Experienced code-breakers will be looking, essentially, for three things by which to judge whether Bali has been a success or a failure. The first is some sort of long-term commitment by all 192 signatories of the UNFCCC to deal with the problem, involving some sort of goal, such as temperature, emissions cuts or atmospheric carbon concentrations. The second is further commitments by developing countries to cut their emissions. The EU already committed itself to cuts of 20% below 1990 levels by 2020 at its spring conference earlier this year; and since the current American administration continues to oppose binding targets, such promises will have to come from other rich countries, such as Australia or Japan.

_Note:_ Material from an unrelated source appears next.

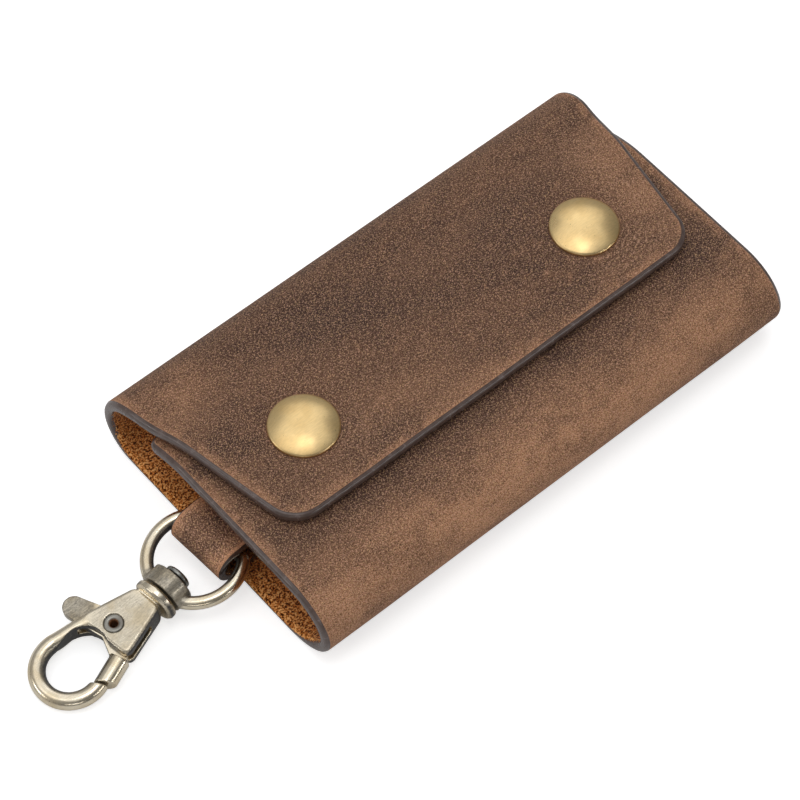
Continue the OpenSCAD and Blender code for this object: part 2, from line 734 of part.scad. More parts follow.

The third area concerns developing countries. They are not going to commit themselves to cuts. But activists hope that China and India—the nations everybody is watching—may throw America a bone. If the big developing countries agree to look into cutting emissions from particular sectors—an idea that the Bush administration has pushed—rather than from their economies as a whole, America will be likelier to commit itself to emissions controls. After all, it was the developing world's refusal to countenance cuts that led America to turn its back on Kyoto in the first place.

The second piece looks at one solution to this very problem: how to decrease emissions in developing economies. Clean Development Mechanisms (CDMs) are $5 billion market resulting from the Kyoto protocol. Under this program, poor countries earn credits for cutting or preventing emissions of greenhouse gases which can be bought by rich countries. Not a perfect solution, but a potential start.

Finally, the Economist examined the burgeoning religious environmental movement in the United States as a swing constituency affecting policy choices on climate change in the years to come.

The bottom line, according to the Economist: "A green jamboree in Indonesia will not achieve anything tangible, but it matters." Such is the way of public policy advocacy.